= Akbar Muhammad =

American professor of history (1939–2016)

Akbar Muhammad (July 31, 1939 – April 11, 2016) was an associate Professor Emeritus of history and Africana studies at Binghamton University in New York. He specialized in African history, West African social history, as well as the study of Islam in Africa and the Americas. He was the co-editor of Racism, Sexism, and the World-System, along with Joan Smith, Jane Collins, and Terrence K. Hopkins. His own writings focused on slavery in Muslim Africa, Muslims in the United States, and integration in Nigeria through the use of education.
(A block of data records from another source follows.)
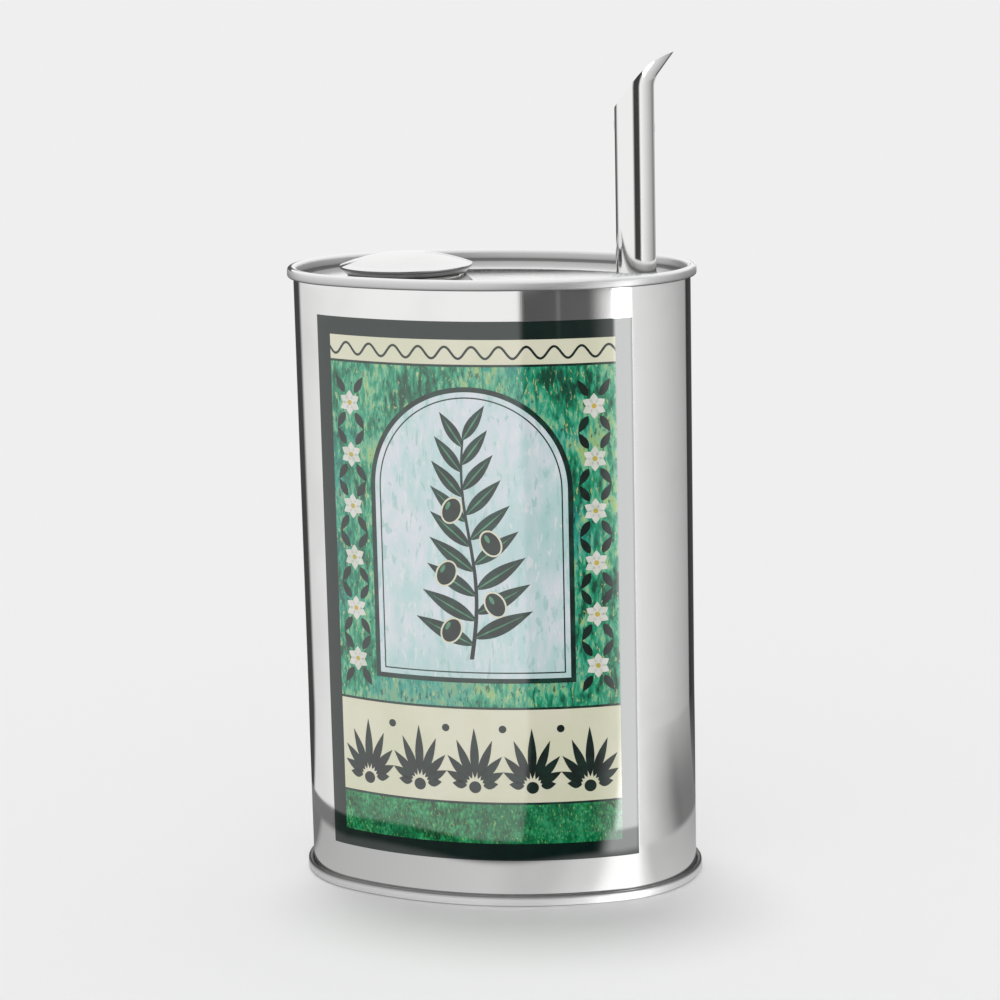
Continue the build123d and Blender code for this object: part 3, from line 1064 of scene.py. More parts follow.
@dataclass
class FillerAndCap:
    """The soldered filler ring, and the cap that lifts off it."""

    ring_sheet: float = 0.38 * MM
    ring_bend: float = 0.45 * MM
    neck_bore: float = 12.9 * MM
    columns: int = 192
    cover_sheet: float = 0.38 * MM
    edge_drop: float = 0.25 * MM
    edge_band: float = 0.3 * MM
    edge_bend: float = 0.15 * MM
    dome_stop: float = 0.3 * MM
    foot_radius: float = 15.8 * MM
    dome_steps: int = 40
    plug_radius: float = 12.85 * MM
    plug_wall: float = 1.0 * MM
    plug_flange: float = 1.2 * MM
    plug_bend: float = 0.35 * MM
    plug_lead: float = 0.8 * MM

    def __post_init__(self) -> None:
        """Reads the ring's, the cover's and the plug's places from the frame."""
        self.ring_low, self.ring_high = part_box("filler_ring")
        self.cover_low, self.cover_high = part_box("cap_cover")
        self.plug_low, self.plug_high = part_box("cap_plug")
        self.centre = (self.ring_low.x + self.ring_high.x) / 2

    def build(self) -> None:
        """Makes the three pieces."""
        self.ring()
        self.cover()
        self.plug()

    def turn(self, name: str, section: Array) -> bpy.types.Object:
        """Turns a closed section about the neck's axis."""
        shell = Shell()
        shell.grid(turned(section, self.centre, self.columns), closed_rows=True, closed_columns=True)
        return shell.make(name)

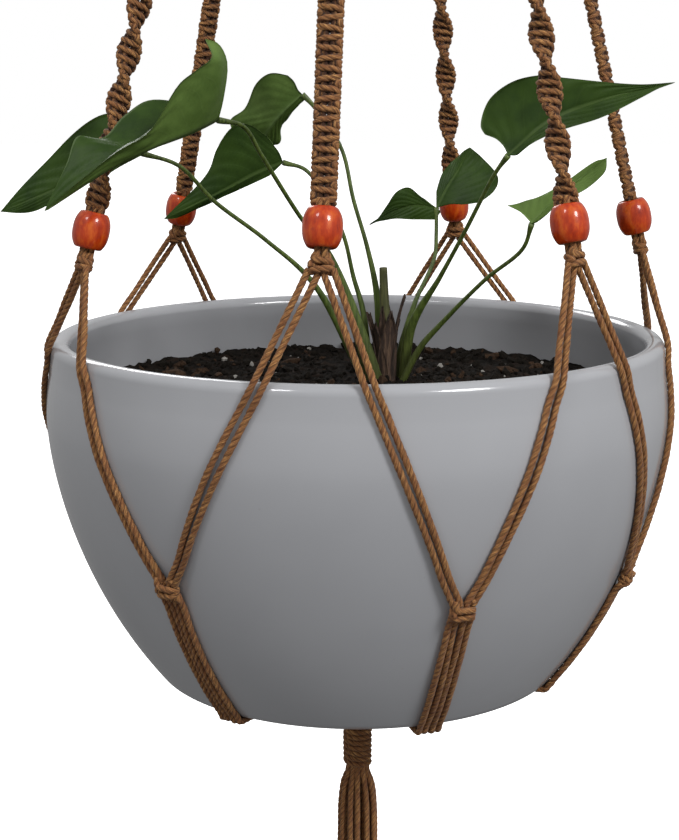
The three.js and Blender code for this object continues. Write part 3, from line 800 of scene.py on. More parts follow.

He held a notable role in the history of the Muslims in America.

==Early life==
Akbar Muhammad was the youngest child of Elijah Muhammad and Clara Muhammad and the brother of Warith Deen Mohammed. He received his Doctor of Philosophy from Edinburgh University in Scotland. While completing his degree from Edinburgh, Muhammad was appointed as a founding director of Afro-American Studies at Vanderbilt University. He served on the board of trustees for the American Islamic College in Chicago. Through his years in Cairo, he became fluent in Arabic. When Akbar was in Egypt he studied at the prestigious Muslim University, Al-Azhar University. Akbar loved teaching at SUNY Binghamton University in upstate New York. Akbar was widely respected by his students at SUNY Binghamton University. Through the help of Akbar in teaching about the history of Islam, Binghamton University's Muslim Student Association became one of the strongest student organization in the SUNY college system.